Define ${{\gamma }_{{{d}_{\alpha }}}}\equiv [{{C}_{3}}{{d}_{\alpha }}({\boldsymbol{r}} )]/{{d}_{\alpha }}({\boldsymbol{r}} )={{d}_{\alpha }}(C_{3}^{-1}{\boldsymbol{r}} )/{{d}_{\alpha }}({\boldsymbol{r}} )$, we have

$$\begin{eqnarray}&&{{d}_{\alpha }}(C_{3}^{-1}({\boldsymbol{r}} -{\boldsymbol{R}} -{\boldsymbol{ \delta }} ))={{\gamma }_{{{d}_{\alpha }}}}{{d}_{\alpha }}({\boldsymbol{r}} -{\boldsymbol{R}} -{\boldsymbol{ \delta }} ).\end{eqnarray} \tag{ A.5 }$$

Plugging equations (A.4) and (A.5) into (A.3), we obtain

$$\begin{eqnarray}&&{{C}_{3}}\varphi _{\alpha }^{\tau }({\boldsymbol{r}} )=\frac{1}{\sqrt{N}}\mathop{\sum }\limits_{{\boldsymbol{R}} }{{{\rm e}}^{{\rm i}\tau K\cdot (C_{3}^{-1}{\boldsymbol{ \delta }} -{\boldsymbol{ \delta }} )}}{{{\rm e}}^{{\rm i}\tau K\cdot ({\boldsymbol{R}} +{\boldsymbol{ \delta }} )}}{{\gamma }_{{{d}_{\alpha }}}}{{d}_{\alpha }}({\boldsymbol{r}} -{\boldsymbol{R}} -{\boldsymbol{ \delta }} )={{{\rm e}}^{{\rm i}\tau K\cdot (C_{3}^{-1}{\boldsymbol{ \delta }} -{\boldsymbol{ \delta }} )}}{{\gamma }_{{{d}_{\alpha }}}}\varphi _{\alpha }^{\tau }({\boldsymbol{r}} )\end{eqnarray} \tag{ A.6 }$$

and therefore

$$\begin{eqnarray}&&\gamma _{\alpha }^{\tau }={{{\rm e}}^{{\rm i}\tau K\cdot (C_{3}^{-1}{\boldsymbol{ \delta }} -{\boldsymbol{ \delta }} )}}{{\gamma }_{{{d}_{\alpha }}}},\end{eqnarray} \tag{ A.7 }$$

in which the factor ${{\gamma }_{{{d}_{\alpha }}}}$ comes from the rotation of the atomic orbital around its own center and the factor ${{{\rm e}}^{{\rm i}\tau K\cdot (C_{3}^{-1}{\boldsymbol{ \delta }} -{\boldsymbol{ \delta }} )}}$ comes from the change of the lattice phase of Mo atom after rotation.
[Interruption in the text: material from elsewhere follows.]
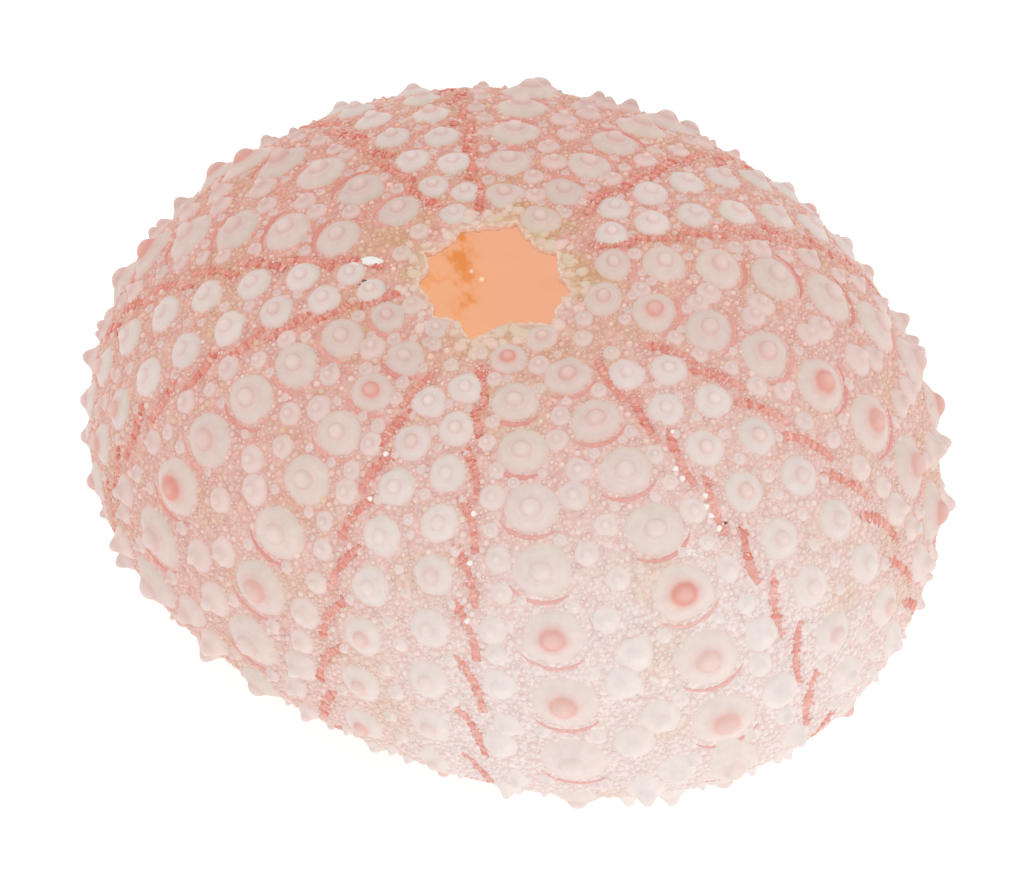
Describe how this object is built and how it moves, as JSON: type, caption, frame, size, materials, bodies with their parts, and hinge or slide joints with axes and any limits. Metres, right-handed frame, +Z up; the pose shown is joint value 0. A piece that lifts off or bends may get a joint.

According to equation (A.7), when the rotation center locates at Mo (figure 1(a)), we have ${\boldsymbol{ \delta }} =0$ and hence $\gamma _{\alpha }^{\tau }={{\gamma }_{{{d}_{\alpha }}}}$ (equation (22)); when the rotation center locates at S (figure 1(b)), we have ${\boldsymbol{ \delta }} =(1,\frac{1}{\sqrt{3}})a$ and hence $\gamma _{\alpha }^{\tau }={{{\rm e}}^{{\rm i}\tau \frac{2\pi }{3}}}{{\gamma }_{{{d}_{\alpha }}}}$ (equation (23)).